Creatively inspired by the champagne and the lateness of the hour, we came up with all kinds of theories, ranging from shoving some kind of giant feather duster up in between the clapper* and the inside of the bell, to having a second bell-ringer whose job it was to catch hold of the bell as it swung and then hold it there (perilously, in our imaginings, tilting over the edge of a bell-tower while holding back a giant brass bell with all their apparently-considerable strength).

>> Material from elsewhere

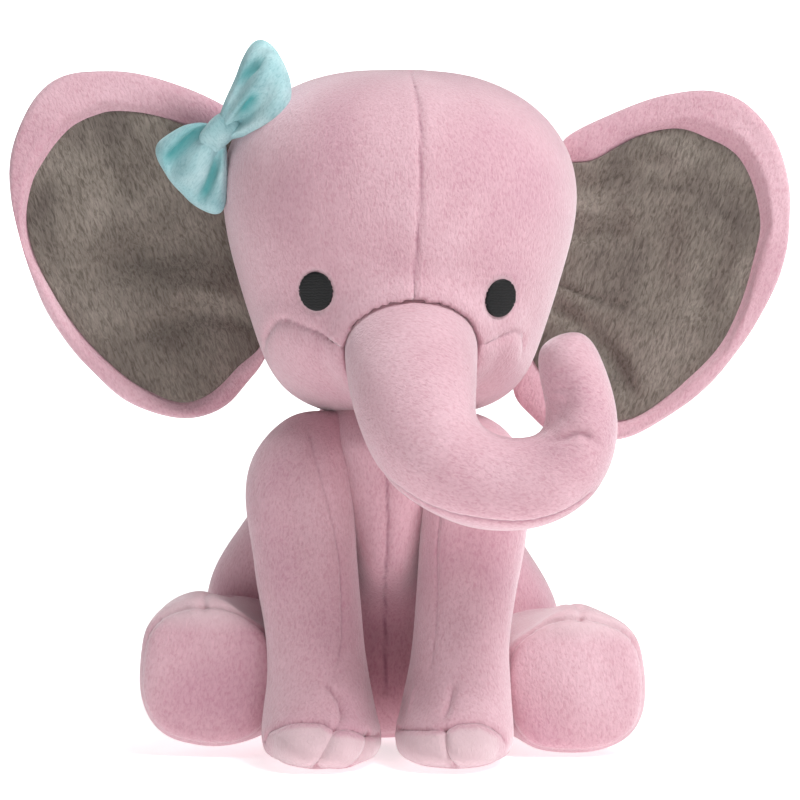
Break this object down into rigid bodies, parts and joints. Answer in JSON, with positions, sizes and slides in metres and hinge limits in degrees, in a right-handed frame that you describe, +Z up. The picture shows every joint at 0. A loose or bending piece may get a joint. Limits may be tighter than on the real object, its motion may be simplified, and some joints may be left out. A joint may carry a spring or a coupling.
{
  "type": "stuffed elephant",
  "caption": "Seated plush elephant with wide two-colour ears, a side-curled trunk, soft jointed limbs and a fabric bow on the head.",
  "frame": {"origin": "centre of the whole toy's footprint, on the plane it sits on", "axes": "+Z up, -Y is the way the face looks, +X towards the toy's own left side, which is the viewer's right from the front"},
  "size_m": [0.286, 0.1796, 0.2614],
  "materials": {
    "pink_plush": "short brushed pile",
    "pale_pink_plush": "short brushed pile",
    "grey_plush": "longer combed pile",
    "aqua_cloth": "smooth velour",
    "black_thread": "satin stitch embroidery",
    "fibrefill": "loose polyester fibre",
    "bean_cloth": "plain woven bag of plastic beans",
    "label_tape": "woven satin tape"
  },
  "bodies": {
    "torso": {"chest_panel_left": "pink_plush", "chest_panel_right": "pink_plush", "back_panel_left": "pink_plush", "back_panel_right": "pink_plush", "seat_panel": "pink_plush", "torso_stuffing": "fibrefill", "bean_bag": "bean_cloth", "care_label": "label_tape"},
    "head": {"head_panel_left": "pink_plush", "head_panel_right": "pink_plush", "cheek_panel_left": "pink_plush", "cheek_panel_right": "pink_plush", "head_stuffing": "fibrefill", "eye_left": "black_thread", "eye_right": "black_thread", "bow_loop_upper": "aqua_cloth", "bow_loop_lower": "aqua_cloth", "bow_knot": "aqua_cloth"},
    "trunk": {"trunk_front": "pink_plush", "trunk_back": "pink_plush", "trunk_stuffing": "fibrefill"},
    "tail": {"tail": "pink_plush"},
    "ear_left": {"ear_back_left": "pink_plush", "ear_front_left": "grey_plush", "ear_wadding_left": "fibrefill"},
    "front_leg_left": {"front_leg_outer_left": "pink_plush", "front_leg_inner_left": "pink_plush", "front_sole_left": "pale_pink_plush", "front_leg_stuffing_left": "fibrefill"},
    "hind_leg_left": {"hind_leg_outer_left": "pink_plush", "hind_leg_inner_left": "pink_plush", "hind_sole_left": "pale_pink_plush", "hind_leg_stuffing_left": "fibrefill"},
    "ear_right": {"ear_back_right": "pink_plush", "ear_front_right": "grey_plush", "ear_wadding_right": "fibrefill"},
    "front_leg_right": {"front_leg_outer_right": "pink_plush", "front_leg_inner_right": "pink_plush", "front_sole_right": "pale_pink_plush", "front_leg_stuffing_right": "fibrefill"},
    "hind_leg_right": {"hind_leg_outer_right": "pink_plush", "hind_leg_inner_right": "pink_plush", "hind_sole_right": "pale_pink_plush", "hind_leg_stuffing_right": "fibrefill"}
  },
  "joints": [
    {"name": "neck_nod", "type": "hinge", "parent": "torso", "child": "head", "pos_m": [0, 0.0081, 0.118], "axis": [1, 0, 0], "range_deg": [-10, 5], "stiffness_Nm_per_rad": 1.6},
    {"name": "trunk_swing", "type": "hinge", "parent": "head", "child": "trunk", "pos_m": [0.004, -0.0339, 0.152], "axis": [1, 0, 0], "range_deg": [-14, 4], "stiffness_Nm_per_rad": 0.45},
    {"name": "ear_fold_left", "type": "hinge", "parent": "head", "child": "ear_left", "pos_m": [-0.0626, 0.0051, 0.1675], "axis": [-0.0551, 0, 0.9985], "range_deg": [-30, 8], "stiffness_Nm_per_rad": 0.06},
    {"name": "ear_fold_right", "type": "hinge", "parent": "head", "child": "ear_right", "pos_m": [0.0626, 0.0051, 0.1605], "axis": [-0.0551, 0, -0.9985], "range_deg": [-30, 25], "stiffness_Nm_per_rad": 0.06},
    {"name": "front_leg_swing_left", "type": "hinge", "parent": "torso", "child": "front_leg_left", "pos_m": [-0.033, -0.0209, 0.098], "axis": [-1, 0, 0], "range_deg": [-3, 30], "stiffness_Nm_per_rad": 0.35},
    {"name": "front_leg_swing_right", "type": "hinge", "parent": "torso", "child": "front_leg_right", "pos_m": [0.025, -0.0209, 0.098], "axis": [-1, 0, 0], "range_deg": [-3, 12], "stiffness_Nm_per_rad": 0.35},
    {"name": "hind_leg_spread_left", "type": "hinge", "parent": "torso", "child": "hind_leg_left", "pos_m": [-0.053, 0.0111, 0.027], "axis": [0, 0, -1], "range_deg": [0, 25], "stiffness_Nm_per_rad": 0.25},
    {"name": "hind_leg_spread_right", "type": "hinge", "parent": "torso", "child": "hind_leg_right", "pos_m": [0.045, 0.0111, 0.027], "axis": [0, 0, 1], "range_deg": [0, 25], "stiffness_Nm_per_rad": 0.25},
    {"name": "tail_wag", "type": "hinge", "parent": "torso", "child": "tail", "pos_m": [-0.004, 0.0721, 0.035], "axis": [0, 0, 1], "range_deg": [-25, 25], "stiffness_Nm_per_rad": 0.004}
  ]
}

I have my suspicions that our theories would not hold water in a peer-reviewed study, but they filled our evening with laughter. 

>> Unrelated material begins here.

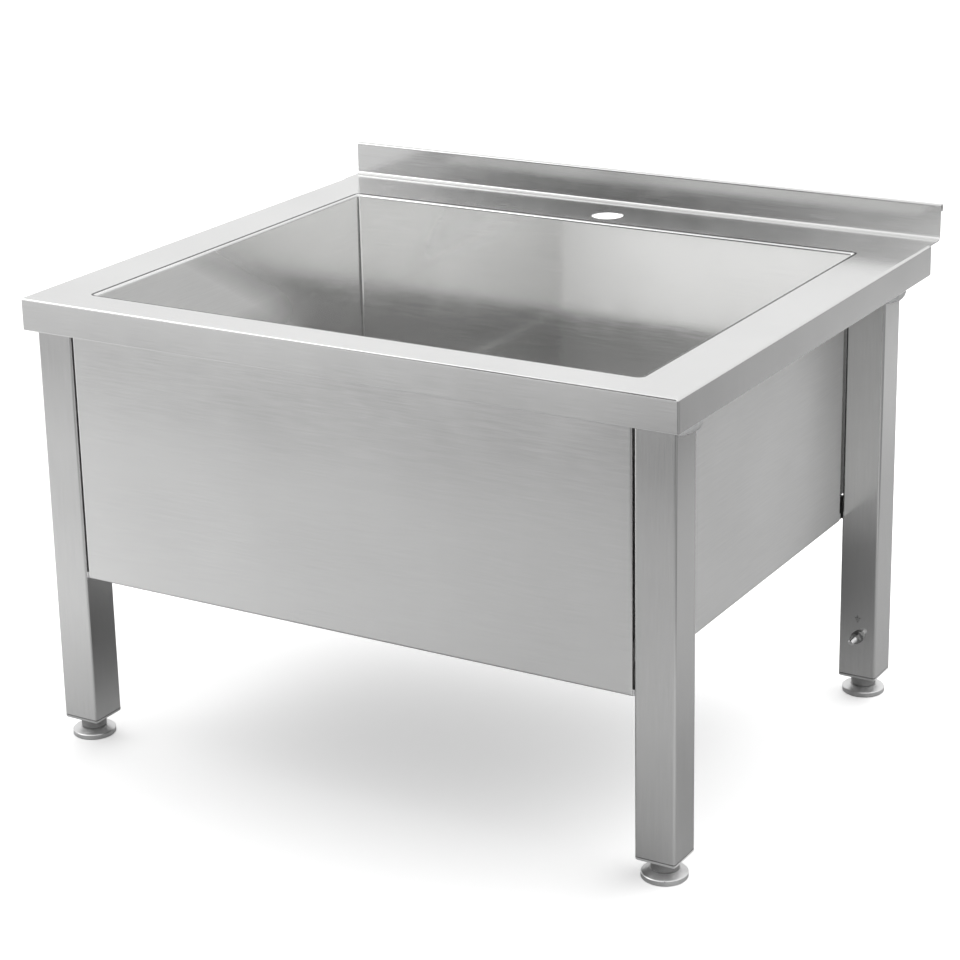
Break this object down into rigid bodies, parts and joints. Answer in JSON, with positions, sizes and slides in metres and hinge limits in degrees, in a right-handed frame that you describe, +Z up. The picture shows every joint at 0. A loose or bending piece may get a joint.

And somewhere in the midst of all this my brain, probably once again influenced by the champagne and the late night, made the leap from creative theorising on bell-ringers to creative inspiration in general to Quasimodo and the way jobs that were once intensely private (like bell-ringers in Notre Dame) were now as open to the world as anyone else (thanks to the Internet and in particular social media) to the way many artists are now using this phenomenon to practise in public and build a tribe or community of like-minded supporters around them.

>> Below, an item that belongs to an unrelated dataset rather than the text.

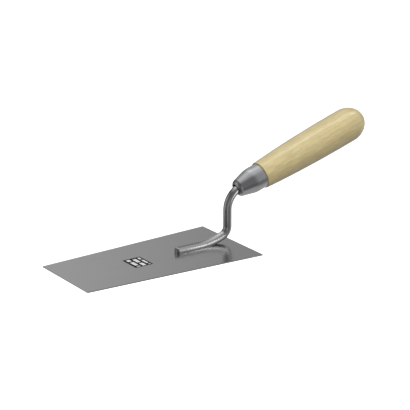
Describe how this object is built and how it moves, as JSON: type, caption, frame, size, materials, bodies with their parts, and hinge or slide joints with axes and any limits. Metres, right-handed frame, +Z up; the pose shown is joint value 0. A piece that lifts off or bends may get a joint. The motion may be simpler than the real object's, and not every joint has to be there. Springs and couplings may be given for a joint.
{
  "type": "brick trowel",
  "caption": "Masonry trowel with a flat trapezoidal steel blade, a bent round rod tang welded on, a steel ferrule and a turned wooden handle.",
  "frame": {"origin": "middle of the blade's flat underside, which the trowel rests on", "axes": "+X along the blade from its toe to its heel, the way the handle points; +Y across the blade; +Z up, square to the blade"},
  "size_m": [0.3319, 0.0966, 0.1071],
  "materials": {
    "blade_steel": "finely ground, satin, clear lacquered",
    "tang_steel": "drawn rod, polished, clear lacquered",
    "ferrule_steel": "drawn sheet, satin",
    "handle_beech": "turned and sanded, thin satin varnish"
  },
  "bodies": {
    "root": {"blade": "blade_steel", "tang": "tang_steel", "ferrule": "ferrule_steel", "handle": "handle_beech"}
  },
  "joints": []
}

Isn’t the Internet amazing?

And here’s something else we talked about. That everyone Tonia or I had ever known or met had had misgivings about sharing their creative work in public. Our Inner Critics not only make nasty comments that put us down and leave our confidence in tatters… they are also experts at isolating us and making us feel as though we are the only unworthy ones in the room. But the two truths are: 1) none of us is unworthy, and 2) at some time or another, all of us feel unworthy.

I mean, everyone.

  • In 1908, Monet destroyed at least 15 of his major works just before they were due to be exhibited in the Durand-Ruel gallery

  • Franz Kafka burned 90 percent of his writings and instructed in his Will that the rest was to be burned unread. The only reason we have Kafka's works today is because his friend ignored his wishes

  • Billy Joel said of his 1989 hit We Didn’t Start the Fire that “That melody is horrendous. It’s like a mosquito droning. It’s one of the worst melodies I’ve ever written.”

  • Woody Allen hated his classic movie Manhattan so much that he begged United Artists not to release it, and even offered to do another movie for free just to stop it from being released

  • Harper Lee tossed the manuscript for one of the world's most beloved novels, To Kill a Mockingbird, out the window

  • I once read that Picasso had been banned from certain galleries for trying to ‘fix’ his own paintings

The only reason we have these great works today is because the artists ultimately shared their work, despite their misgivings. (Even Kafka refrained from burning that final 10 percent of his work).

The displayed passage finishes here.